> _Set task_: Copy out all the data, word for word.

★ ★ ★ ★

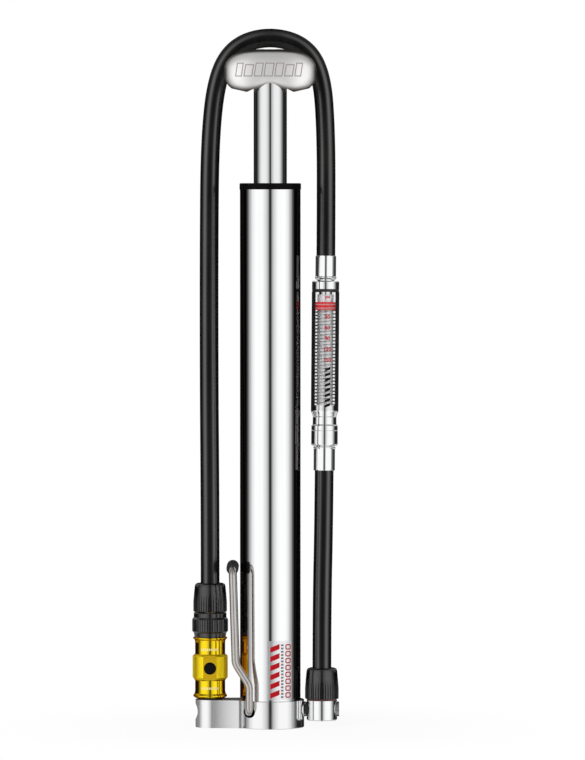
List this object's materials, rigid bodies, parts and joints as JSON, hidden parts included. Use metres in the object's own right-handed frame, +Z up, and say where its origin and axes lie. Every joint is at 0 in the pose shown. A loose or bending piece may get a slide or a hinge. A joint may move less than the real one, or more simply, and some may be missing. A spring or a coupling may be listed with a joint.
{
  "type": "mini floor pump",
  "caption": "Mini bicycle floor pump with a T handle, polished barrel, folding wire foot peg, inline sliding-ring gauge and a stowed hose with a gold threaded chuck.",
  "frame": {"origin": "barrel axis at the underside of the base, which is what the pump stands on", "axes": "+Z up along the barrel, +X towards the hose swivel, the chuck arm on -X, +Y away from the bleed button's side"},
  "size_m": [0.0656, 0.0342, 0.3117],
  "materials": {
    "polished_aluminium": "mirror polished",
    "satin_aluminium": "bead blasted satin",
    "steel": "bright",
    "peg_wire": "drawn stainless wire",
    "black_anodised": "satin black anodised",
    "black_cap": "deep black anodised",
    "gold_anodised": "polished gold anodised",
    "hose_rubber": "matte black",
    "black_rubber": "matte black",
    "black_plastic": "matte",
    "white_plastic": "moulded acetal",
    "red_indicator": "gloss",
    "clear_window": "clear polycarbonate",
    "fibre_washer": "dark red-brown fibre",
    "label_film": "silver film",
    "brass": "turned"
  },
  "bodies": {
    "pump_body": {"base_block": "polished_aluminium", "arm_end_plug": "steel", "barrel_tube": "polished_aluminium", "barrel_base_seal": "black_rubber", "barrel_label": "label_film", "top_cap": "black_cap", "rod_guide_bush": "white_plastic", "rod_wiper_ring": "black_rubber", "check_valve_seat": "brass", "check_valve_spring": "steel", "banjo_bolt": "steel", "banjo_seal": "black_rubber", "hose_lower": "hose_rubber", "hose_long": "hose_rubber", "gauge_lower_ferrule": "polished_aluminium", "gauge_lower_body": "polished_aluminium", "gauge_window": "clear_window", "gauge_core": "polished_aluminium", "gauge_spring": "steel", "gauge_top_seal": "black_rubber", "gauge_top_cap": "polished_aluminium", "gauge_upper_ferrule": "polished_aluminium", "stow_stub": "polished_aluminium", "stow_gasket": "black_rubber"},
    "piston": {"piston_head": "white_plastic", "piston_ring": "black_rubber", "piston_washer": "steel", "piston_bolt": "steel", "piston_lock_nut": "steel", "piston_bumper": "black_rubber"},
    "rod_and_handle": {"piston_rod": "polished_aluminium", "rod_end_plug": "steel", "rod_top_plug": "steel", "handle": "satin_aluminium", "handle_screw": "steel"},
    "foot_peg": {"foot_peg_wire": "peg_wire", "foot_peg_sleeve": "black_rubber"},
    "hose_swivel": {"swivel_block": "polished_aluminium", "swivel_nut_washer": "fibre_washer", "swivel_hose_nut": "black_anodised", "swivel_barb": "brass"},
    "gauge_pointer": {"gauge_indicator": "red_indicator"},
    "hose_end": {"chuck_hose_nut": "black_anodised", "chuck_hose_barb": "brass"},
    "chuck": {"chuck_body": "gold_anodised", "chuck_collar": "black_anodised", "chuck_valve_seal": "black_rubber", "bleed_spring": "steel"},
    "bleed_valve": {"bleed_button": "black_plastic", "bleed_seal": "black_rubber"},
    "check_valve": {"check_valve_disc": "black_rubber"}
  },
  "joints": [
    {"name": "pump_stroke", "type": "slide", "parent": "pump_body", "child": "piston", "axis": [0, 0, 1], "range_m": [-0.04, 0.138]},
    {"name": "handle_turn", "type": "hinge", "parent": "piston", "child": "rod_and_handle", "pos_m": [0, 0, 0.2], "axis": [0, 0, 1], "continuous": true, "deforming": ["hose_long"]},
    {"name": "foot_peg_fold", "type": "hinge", "parent": "pump_body", "child": "foot_peg", "pos_m": [-0.00933, 0, 0.0075], "axis": [0, -1, 0], "range_deg": [0, 87], "deforming": ["hose_long"]},
    {"name": "hose_swivel_tilt", "type": "hinge", "parent": "pump_body", "child": "hose_swivel", "pos_m": [0.023, 0, 0.008], "axis": [1, 0, 0], "range_deg": [-25, 25], "deforming": ["hose_lower"]},
    {"name": "gauge_reading", "type": "slide", "parent": "pump_body", "child": "gauge_pointer", "axis": [0.0078, 0.0417, 0.9991], "range_m": [-0.024, 0], "stiffness_N_per_m": 60, "deforming": ["gauge_spring"]},
    {"name": "chuck_lift_off", "type": "slide", "parent": "pump_body", "child": "hose_end", "axis": [0, 0, 1], "range_m": [0, 0.0095], "deforming": ["hose_long"]},
    {"name": "chuck_spin", "type": "hinge", "parent": "hose_end", "child": "chuck", "pos_m": [-0.02685, 0, 0.048], "axis": [0, 0, 1], "continuous": true},
    {"name": "bleed_press", "type": "slide", "parent": "chuck", "child": "bleed_valve", "axis": [0, 1, 0], "range_m": [0, 0.0012], "stiffness_N_per_m": 500, "deforming": ["bleed_spring"]},
    {"name": "check_valve_open", "type": "slide", "parent": "pump_body", "child": "check_valve", "axis": [0, 0, 1], "range_m": [-0.001, 0], "stiffness_N_per_m": 200, "deforming": ["check_valve_spring"]}
  ]
}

★ ★ ★ ★

> _Complete answer_:
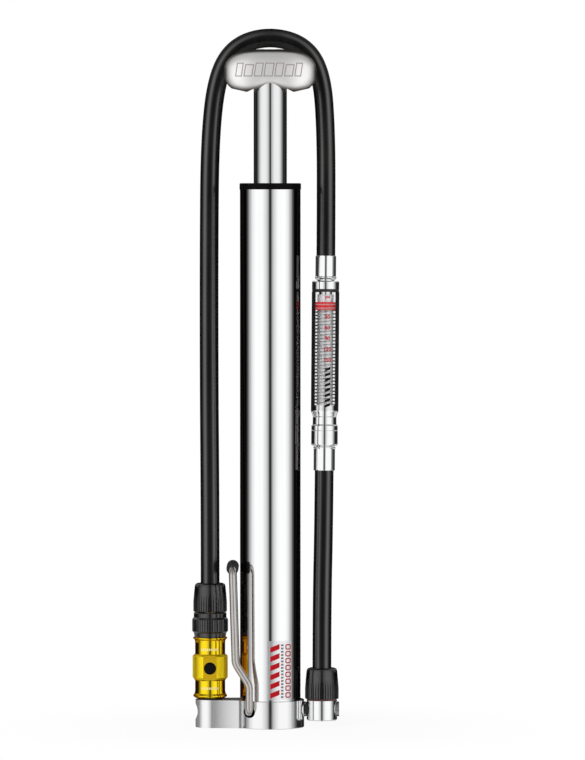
List this object's materials, rigid bodies, parts and joints as JSON, hidden parts included. Use metres in the object's own right-handed frame, +Z up, and say where its origin and axes lie. Every joint is at 0 in the pose shown. A loose or bending piece may get a slide or a hinge. A joint may move less than the real one, or more simply, and some may be missing. A spring or a coupling may be listed with a joint.
{
  "type": "mini floor pump",
  "caption": "Mini bicycle floor pump with a T handle, polished barrel, folding wire foot peg, inline sliding-ring gauge and a stowed hose with a gold threaded chuck.",
  "frame": {"origin": "barrel axis at the underside of the base, which is what the pump stands on", "axes": "+Z up along the barrel, +X towards the hose swivel, the chuck arm on -X, +Y away from the bleed button's side"},
  "size_m": [0.0656, 0.0342, 0.3117],
  "materials": {
    "polished_aluminium": "mirror polished",
    "satin_aluminium": "bead blasted satin",
    "steel": "bright",
    "peg_wire": "drawn stainless wire",
    "black_anodised": "satin black anodised",
    "black_cap": "deep black anodised",
    "gold_anodised": "polished gold anodised",
    "hose_rubber": "matte black",
    "black_rubber": "matte black",
    "black_plastic": "matte",
    "white_plastic": "moulded acetal",
    "red_indicator": "gloss",
    "clear_window": "clear polycarbonate",
    "fibre_washer": "dark red-brown fibre",
    "label_film": "silver film",
    "brass": "turned"
  },
  "bodies": {
    "pump_body": {"base_block": "polished_aluminium", "arm_end_plug": "steel", "barrel_tube": "polished_aluminium", "barrel_base_seal": "black_rubber", "barrel_label": "label_film", "top_cap": "black_cap", "rod_guide_bush": "white_plastic", "rod_wiper_ring": "black_rubber", "check_valve_seat": "brass", "check_valve_spring": "steel", "banjo_bolt": "steel", "banjo_seal": "black_rubber", "hose_lower": "hose_rubber", "hose_long": "hose_rubber", "gauge_lower_ferrule": "polished_aluminium", "gauge_lower_body": "polished_aluminium", "gauge_window": "clear_window", "gauge_core": "polished_aluminium", "gauge_spring": "steel", "gauge_top_seal": "black_rubber", "gauge_top_cap": "polished_aluminium", "gauge_upper_ferrule": "polished_aluminium", "stow_stub": "polished_aluminium", "stow_gasket": "black_rubber"},
    "piston": {"piston_head": "white_plastic", "piston_ring": "black_rubber", "piston_washer": "steel", "piston_bolt": "steel", "piston_lock_nut": "steel", "piston_bumper": "black_rubber"},
    "rod_and_handle": {"piston_rod": "polished_aluminium", "rod_end_plug": "steel", "rod_top_plug": "steel", "handle": "satin_aluminium", "handle_screw": "steel"},
    "foot_peg": {"foot_peg_wire": "peg_wire", "foot_peg_sleeve": "black_rubber"},
    "hose_swivel": {"swivel_block": "polished_aluminium", "swivel_nut_washer": "fibre_washer", "swivel_hose_nut": "black_anodised", "swivel_barb": "brass"},
    "gauge_pointer": {"gauge_indicator": "red_indicator"},
    "hose_end": {"chuck_hose_nut": "black_anodised", "chuck_hose_barb": "brass"},
    "chuck": {"chuck_body": "gold_anodised", "chuck_collar": "black_anodised", "chuck_valve_seal": "black_rubber", "bleed_spring": "steel"},
    "bleed_valve": {"bleed_button": "black_plastic", "bleed_seal": "black_rubber"},
    "check_valve": {"check_valve_disc": "black_rubber"}
  },
  "joints": [
    {"name": "pump_stroke", "type": "slide", "parent": "pump_body", "child": "piston", "axis": [0, 0, 1], "range_m": [-0.04, 0.138]},
    {"name": "handle_turn", "type": "hinge", "parent": "piston", "child": "rod_and_handle", "pos_m": [0, 0, 0.2], "axis": [0, 0, 1], "continuous": true, "deforming": ["hose_long"]},
    {"name": "foot_peg_fold", "type": "hinge", "parent": "pump_body", "child": "foot_peg", "pos_m": [-0.00933, 0, 0.0075], "axis": [0, -1, 0], "range_deg": [0, 87], "deforming": ["hose_long"]},
    {"name": "hose_swivel_tilt", "type": "hinge", "parent": "pump_body", "child": "hose_swivel", "pos_m": [0.023, 0, 0.008], "axis": [1, 0, 0], "range_deg": [-25, 25], "deforming": ["hose_lower"]},
    {"name": "gauge_reading", "type": "slide", "parent": "pump_body", "child": "gauge_pointer", "axis": [0.0078, 0.0417, 0.9991], "range_m": [-0.024, 0], "stiffness_N_per_m": 60, "deforming": ["gauge_spring"]},
    {"name": "chuck_lift_off", "type": "slide", "parent": "pump_body", "child": "hose_end", "axis": [0, 0, 1], "range_m": [0, 0.0095], "deforming": ["hose_long"]},
    {"name": "chuck_spin", "type": "hinge", "parent": "hose_end", "child": "chuck", "pos_m": [-0.02685, 0, 0.048], "axis": [0, 0, 1], "continuous": true},
    {"name": "bleed_press", "type": "slide", "parent": "chuck", "child": "bleed_valve", "axis": [0, 1, 0], "range_m": [0, 0.0012], "stiffness_N_per_m": 500, "deforming": ["bleed_spring"]},
    {"name": "check_valve_open", "type": "slide", "parent": "pump_body", "child": "check_valve", "axis": [0, 0, 1], "range_m": [-0.001, 0], "stiffness_N_per_m": 200, "deforming": ["check_valve_spring"]}
  ]
}